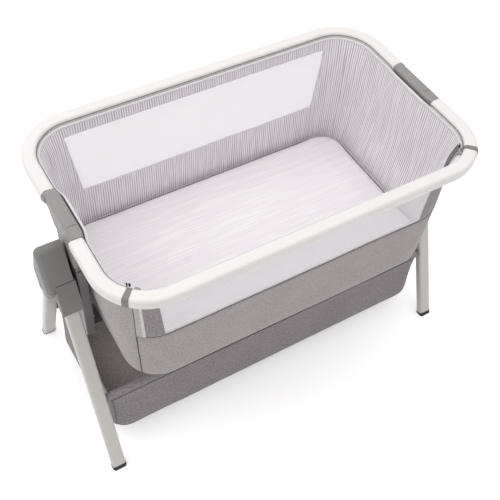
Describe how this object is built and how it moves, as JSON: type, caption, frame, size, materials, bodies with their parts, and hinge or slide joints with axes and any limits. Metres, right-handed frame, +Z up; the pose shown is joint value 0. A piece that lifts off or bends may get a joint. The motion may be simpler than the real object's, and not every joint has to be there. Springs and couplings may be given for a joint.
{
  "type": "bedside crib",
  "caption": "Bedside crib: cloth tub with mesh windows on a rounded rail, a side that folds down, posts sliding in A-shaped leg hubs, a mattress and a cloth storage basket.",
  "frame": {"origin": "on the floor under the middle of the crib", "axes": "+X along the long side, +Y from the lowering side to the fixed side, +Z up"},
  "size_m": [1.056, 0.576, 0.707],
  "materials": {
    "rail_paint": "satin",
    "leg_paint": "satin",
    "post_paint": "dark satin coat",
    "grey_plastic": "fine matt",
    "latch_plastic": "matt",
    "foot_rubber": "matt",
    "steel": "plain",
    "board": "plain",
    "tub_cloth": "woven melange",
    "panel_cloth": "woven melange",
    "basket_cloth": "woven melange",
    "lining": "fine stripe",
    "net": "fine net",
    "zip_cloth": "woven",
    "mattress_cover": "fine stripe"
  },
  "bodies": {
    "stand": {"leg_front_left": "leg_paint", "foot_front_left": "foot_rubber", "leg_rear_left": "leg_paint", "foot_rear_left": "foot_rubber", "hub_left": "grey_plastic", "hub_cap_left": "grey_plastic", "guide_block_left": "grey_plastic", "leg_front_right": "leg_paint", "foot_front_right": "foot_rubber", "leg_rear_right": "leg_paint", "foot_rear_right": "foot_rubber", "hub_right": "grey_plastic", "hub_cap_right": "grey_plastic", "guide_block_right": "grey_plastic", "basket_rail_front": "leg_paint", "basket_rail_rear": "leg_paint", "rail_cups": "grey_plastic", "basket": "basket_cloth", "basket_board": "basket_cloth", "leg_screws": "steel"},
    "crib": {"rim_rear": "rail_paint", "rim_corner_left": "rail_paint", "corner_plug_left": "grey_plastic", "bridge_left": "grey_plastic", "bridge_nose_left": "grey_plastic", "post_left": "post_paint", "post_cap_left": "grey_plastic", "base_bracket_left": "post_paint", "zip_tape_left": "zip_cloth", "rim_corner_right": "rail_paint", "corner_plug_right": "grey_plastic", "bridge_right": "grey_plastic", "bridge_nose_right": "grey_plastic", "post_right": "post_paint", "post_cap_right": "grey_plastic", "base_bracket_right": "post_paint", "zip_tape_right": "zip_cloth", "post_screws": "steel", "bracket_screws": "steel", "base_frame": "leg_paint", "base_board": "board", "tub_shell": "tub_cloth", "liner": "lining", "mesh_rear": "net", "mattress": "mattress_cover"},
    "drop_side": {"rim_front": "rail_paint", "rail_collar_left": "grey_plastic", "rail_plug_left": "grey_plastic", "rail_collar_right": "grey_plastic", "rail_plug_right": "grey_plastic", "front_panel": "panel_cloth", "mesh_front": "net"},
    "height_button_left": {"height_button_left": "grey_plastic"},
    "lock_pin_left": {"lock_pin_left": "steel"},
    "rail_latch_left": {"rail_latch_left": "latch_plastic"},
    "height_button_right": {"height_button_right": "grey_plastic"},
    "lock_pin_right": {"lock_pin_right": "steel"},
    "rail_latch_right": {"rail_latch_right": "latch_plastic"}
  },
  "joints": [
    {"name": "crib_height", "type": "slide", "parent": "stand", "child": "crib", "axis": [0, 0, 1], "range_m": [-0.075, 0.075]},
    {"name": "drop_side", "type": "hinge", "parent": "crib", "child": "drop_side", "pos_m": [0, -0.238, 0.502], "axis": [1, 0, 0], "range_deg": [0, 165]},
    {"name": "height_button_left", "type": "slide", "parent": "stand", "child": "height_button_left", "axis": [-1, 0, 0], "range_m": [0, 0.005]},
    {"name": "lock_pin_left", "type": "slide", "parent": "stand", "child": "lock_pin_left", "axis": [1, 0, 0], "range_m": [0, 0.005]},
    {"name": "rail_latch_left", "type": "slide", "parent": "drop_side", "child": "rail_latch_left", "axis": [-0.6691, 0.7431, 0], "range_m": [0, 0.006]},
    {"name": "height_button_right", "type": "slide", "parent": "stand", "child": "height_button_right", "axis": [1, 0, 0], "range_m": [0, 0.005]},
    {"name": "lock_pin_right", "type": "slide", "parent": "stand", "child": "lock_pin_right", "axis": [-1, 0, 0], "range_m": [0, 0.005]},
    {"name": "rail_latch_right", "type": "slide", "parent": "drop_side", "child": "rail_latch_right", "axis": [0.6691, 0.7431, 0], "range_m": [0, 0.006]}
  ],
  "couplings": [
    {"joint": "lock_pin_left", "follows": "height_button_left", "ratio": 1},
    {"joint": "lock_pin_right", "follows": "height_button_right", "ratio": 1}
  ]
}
○ ○ ○ ○ ○ ○ ○
> _Stated exercise_: Return the listing above in its exact form.

> _Worked solution_:
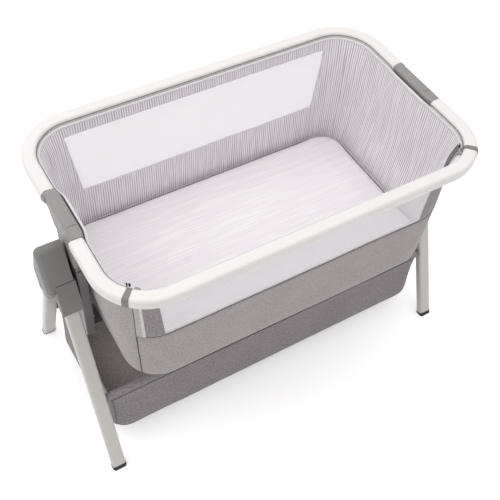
Describe how this object is built and how it moves, as JSON: type, caption, frame, size, materials, bodies with their parts, and hinge or slide joints with axes and any limits. Metres, right-handed frame, +Z up; the pose shown is joint value 0. A piece that lifts off or bends may get a joint. The motion may be simpler than the real object's, and not every joint has to be there. Springs and couplings may be given for a joint.
{
  "type": "bedside crib",
  "caption": "Bedside crib: cloth tub with mesh windows on a rounded rail, a side that folds down, posts sliding in A-shaped leg hubs, a mattress and a cloth storage basket.",
  "frame": {"origin": "on the floor under the middle of the crib", "axes": "+X along the long side, +Y from the lowering side to the fixed side, +Z up"},
  "size_m": [1.056, 0.576, 0.707],
  "materials": {
    "rail_paint": "satin",
    "leg_paint": "satin",
    "post_paint": "dark satin coat",
    "grey_plastic": "fine matt",
    "latch_plastic": "matt",
    "foot_rubber": "matt",
    "steel": "plain",
    "board": "plain",
    "tub_cloth": "woven melange",
    "panel_cloth": "woven melange",
    "basket_cloth": "woven melange",
    "lining": "fine stripe",
    "net": "fine net",
    "zip_cloth": "woven",
    "mattress_cover": "fine stripe"
  },
  "bodies": {
    "stand": {"leg_front_left": "leg_paint", "foot_front_left": "foot_rubber", "leg_rear_left": "leg_paint", "foot_rear_left": "foot_rubber", "hub_left": "grey_plastic", "hub_cap_left": "grey_plastic", "guide_block_left": "grey_plastic", "leg_front_right": "leg_paint", "foot_front_right": "foot_rubber", "leg_rear_right": "leg_paint", "foot_rear_right": "foot_rubber", "hub_right": "grey_plastic", "hub_cap_right": "grey_plastic", "guide_block_right": "grey_plastic", "basket_rail_front": "leg_paint", "basket_rail_rear": "leg_paint", "rail_cups": "grey_plastic", "basket": "basket_cloth", "basket_board": "basket_cloth", "leg_screws": "steel"},
    "crib": {"rim_rear": "rail_paint", "rim_corner_left": "rail_paint", "corner_plug_left": "grey_plastic", "bridge_left": "grey_plastic", "bridge_nose_left": "grey_plastic", "post_left": "post_paint", "post_cap_left": "grey_plastic", "base_bracket_left": "post_paint", "zip_tape_left": "zip_cloth", "rim_corner_right": "rail_paint", "corner_plug_right": "grey_plastic", "bridge_right": "grey_plastic", "bridge_nose_right": "grey_plastic", "post_right": "post_paint", "post_cap_right": "grey_plastic", "base_bracket_right": "post_paint", "zip_tape_right": "zip_cloth", "post_screws": "steel", "bracket_screws": "steel", "base_frame": "leg_paint", "base_board": "board", "tub_shell": "tub_cloth", "liner": "lining", "mesh_rear": "net", "mattress": "mattress_cover"},
    "drop_side": {"rim_front": "rail_paint", "rail_collar_left": "grey_plastic", "rail_plug_left": "grey_plastic", "rail_collar_right": "grey_plastic", "rail_plug_right": "grey_plastic", "front_panel": "panel_cloth", "mesh_front": "net"},
    "height_button_left": {"height_button_left": "grey_plastic"},
    "lock_pin_left": {"lock_pin_left": "steel"},
    "rail_latch_left": {"rail_latch_left": "latch_plastic"},
    "height_button_right": {"height_button_right": "grey_plastic"},
    "lock_pin_right": {"lock_pin_right": "steel"},
    "rail_latch_right": {"rail_latch_right": "latch_plastic"}
  },
  "joints": [
    {"name": "crib_height", "type": "slide", "parent": "stand", "child": "crib", "axis": [0, 0, 1], "range_m": [-0.075, 0.075]},
    {"name": "drop_side", "type": "hinge", "parent": "crib", "child": "drop_side", "pos_m": [0, -0.238, 0.502], "axis": [1, 0, 0], "range_deg": [0, 165]},
    {"name": "height_button_left", "type": "slide", "parent": "stand", "child": "height_button_left", "axis": [-1, 0, 0], "range_m": [0, 0.005]},
    {"name": "lock_pin_left", "type": "slide", "parent": "stand", "child": "lock_pin_left", "axis": [1, 0, 0], "range_m": [0, 0.005]},
    {"name": "rail_latch_left", "type": "slide", "parent": "drop_side", "child": "rail_latch_left", "axis": [-0.6691, 0.7431, 0], "range_m": [0, 0.006]},
    {"name": "height_button_right", "type": "slide", "parent": "stand", "child": "height_button_right", "axis": [1, 0, 0], "range_m": [0, 0.005]},
    {"name": "lock_pin_right", "type": "slide", "parent": "stand", "child": "lock_pin_right", "axis": [-1, 0, 0], "range_m": [0, 0.005]},
    {"name": "rail_latch_right", "type": "slide", "parent": "drop_side", "child": "rail_latch_right", "axis": [0.6691, 0.7431, 0], "range_m": [0, 0.006]}
  ],
  "couplings": [
    {"joint": "lock_pin_left", "follows": "height_button_left", "ratio": 1},
    {"joint": "lock_pin_right", "follows": "height_button_right", "ratio": 1}
  ]
}